— Start of Supplied data —

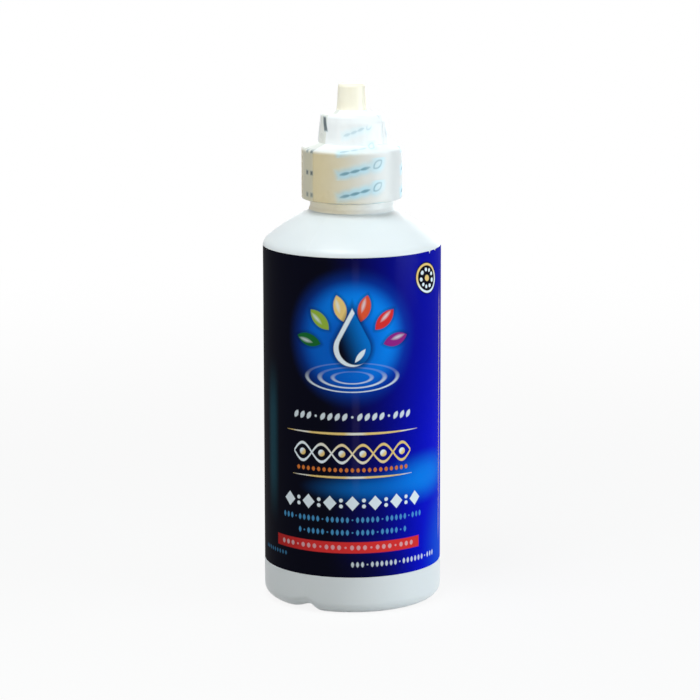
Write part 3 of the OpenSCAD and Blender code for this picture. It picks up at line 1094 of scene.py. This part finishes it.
# Azimuth and elevation in degrees, distance, width and height in metres, and tint
LAMPS = {
    "side": (75, 3, 0.45, 0.3, 0.16, COOL),
    "front": (-30, 16, 0.26, 0.12, 0.1, WARM),
    "top": (-32, 67, 0.2, 0.1, 0.1, COOL),
    "back": (165, 10, 0.6, 0.5, 0.3, WHITE),
}


class LENSBOTTLE_OT_stage(Operator):
    """Pale floor, soft lamps and the camera"""

    bl_idname = "lens_bottle.stage"
    bl_label = "Stage"

    def execute(self, context):
        stage = context.scene.bottle_stage
        self.camera(context, stage)
        self.floor()
        self.sky(context, stage)
        for name, place in LAMPS.items():
            self.lamp(name + "_lamp", getattr(stage, name), *place)
        context.scene.view_settings.view_transform = "Standard"
        return {"FINISHED"}

    def camera(self, context, stage):
        data = bpy.data.cameras.new("camera")
        data.sensor_width = 36
        data.lens = stage.focal * data.sensor_width
        camera = add("camera", data)
        look = Matrix.Rotation(math.pi / 2 - stage.tilt, 4, "X") @ Matrix.Rotation(stage.roll, 4, "Z")
        camera.matrix_world = Matrix.Translation((stage.aside, -stage.distance, stage.height)) @ look
        context.scene.camera = camera

    def lamp(self, name, power, azimuth, elevation, distance, width, height, tint):
        """An area lamp that faces the bottle. Azimuth 0 is the camera's side, positive to the right."""
        data = bpy.data.lights.new(name, "AREA")
        data.shape = "RECTANGLE"
        data.size, data.size_y, data.energy = width, height, power
        data.color = tint
        lamp = add(name, data)
        a, e = math.radians(azimuth), math.radians(elevation)
        way = Vector((math.sin(a) * math.cos(e), -math.cos(a) * math.cos(e), math.sin(e)))
        lamp.location = Vector((0, 0, CAP_TOP / 2 * MM)) + way * distance
        lamp.rotation_euler = way.to_track_quat("Z", "Y").to_euler()

    def floor(self):
        bm = bmesh.new()
        bmesh.ops.create_circle(bm, cap_ends=True, radius=6, segments=64)
        floor = loose_object("floor", bm)
        floor.data.materials.append(white_floor(near=0.05, far=0.4, plain_near=0.88))

    def sky(self, context, stage):
        """Even white light, at full white where it is seen."""
        s = Sheet("studio", world=True)
        context.scene.world = s.material
        s.set(Color=(1.0, 1.0, 1.0), Strength=s.ramp(s.seen(), 0.0, 1.0, stage.sky, 1.0))


def white_floor(near, far, plain_near):
    """White paper that keeps the shadow near the bottle and is plain white past far, in metres."""
    s = Sheet("floor_white")
    s.tree.nodes.remove(s.shader)
    seen = s.seen()
    x, y, _ = s.axes()
    plain = s.ease(s.length(x, y) * MM, near, far, plain_near, 1.0)
    paint = s.node("ShaderNodeBsdfDiffuse", Color=s.mix((0.5, 0.5, 0.5), (0.95, 0.95, 0.95), seen))
    glow = s.node("ShaderNodeEmission", Color=(1.0, 1.0, 1.0), Strength=1.0)
    blend = s.node("ShaderNodeMixShader", Fac=seen * plain)
    s.tree.links.new(paint.outputs[0], blend.inputs[1])
    s.tree.links.new(glow.outputs[0], blend.inputs[2])
    s.tree.links.new(blend.outputs[0], s.tree.nodes["Material Output"].inputs["Surface"])
    return s.material


# Add-on

OPERATORS = (
    LENSBOTTLE_OT_stage,
    LENSBOTTLE_OT_bottle,
    LENSBOTTLE_OT_cap,
    LENSBOTTLE_OT_label,
    LENSBOTTLE_OT_film,
    LENSBOTTLE_OT_inside,
)

GROUPS = {
    "bottle_shape": BottleShape,
    "cap_shape": CapShape,
    "film_shape": FilmShape,
    "plastics": Plastics,
    "label_inks": LabelInks,
    "film_inks": FilmInks,
    "bottle_stage": StageSettings,
}


class LENSBOTTLE_PT_sidebar(Panel):
    """Lists the steps that dress the bottle"""

    bl_label = "Lens Solution Bottle"
    bl_space_type = "VIEW_3D"
    bl_region_type = "UI"
    bl_category = "Bottle"

    def draw(self, context):
        for operator in OPERATORS:
            self.layout.operator(operator.bl_idname)


def register():
    for cls in (*GROUPS.values(), *OPERATORS, LENSBOTTLE_PT_sidebar):
        bpy.utils.register_class(cls)
    for name, group in GROUPS.items():
        setattr(bpy.types.Scene, name, PointerProperty(type=group))


def unregister():
    for name in GROUPS:
        delattr(bpy.types.Scene, name)
    for cls in (LENSBOTTLE_PT_sidebar, *reversed(OPERATORS), *reversed(GROUPS.values())):
        bpy.utils.unregister_class(cls)


def main():
    register()
    for operator in OPERATORS:
        group, name = operator.bl_idname.split(".")
        getattr(getattr(bpy.ops, group), name)()


if __name__ == "__main__":
    main()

— End of Supplied data —

From the opening line of the data above, please print each line as written up to and including the line that contains "context.scene.camera = camera", and nothing more.

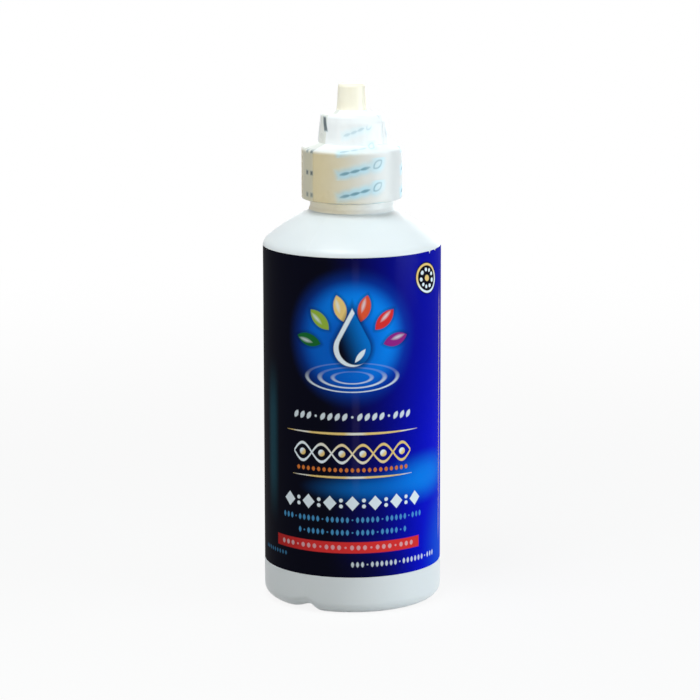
Write part 3 of the OpenSCAD and Blender code for this picture. It picks up at line 1094 of scene.py. This part finishes it.
# Azimuth and elevation in degrees, distance, width and height in metres, and tint
LAMPS = {
    "side": (75, 3, 0.45, 0.3, 0.16, COOL),
    "front": (-30, 16, 0.26, 0.12, 0.1, WARM),
    "top": (-32, 67, 0.2, 0.1, 0.1, COOL),
    "back": (165, 10, 0.6, 0.5, 0.3, WHITE),
}


class LENSBOTTLE_OT_stage(Operator):
    """Pale floor, soft lamps and the camera"""

    bl_idname = "lens_bottle.stage"
    bl_label = "Stage"

    def execute(self, context):
        stage = context.scene.bottle_stage
        self.camera(context, stage)
        self.floor()
        self.sky(context, stage)
        for name, place in LAMPS.items():
            self.lamp(name + "_lamp", getattr(stage, name), *place)
        context.scene.view_settings.view_transform = "Standard"
        return {"FINISHED"}

    def camera(self, context, stage):
        data = bpy.data.cameras.new("camera")
        data.sensor_width = 36
        data.lens = stage.focal * data.sensor_width
        camera = add("camera", data)
        look = Matrix.Rotation(math.pi / 2 - stage.tilt, 4, "X") @ Matrix.Rotation(stage.roll, 4, "Z")
        camera.matrix_world = Matrix.Translation((stage.aside, -stage.distance, stage.height)) @ look
        context.scene.camera = camera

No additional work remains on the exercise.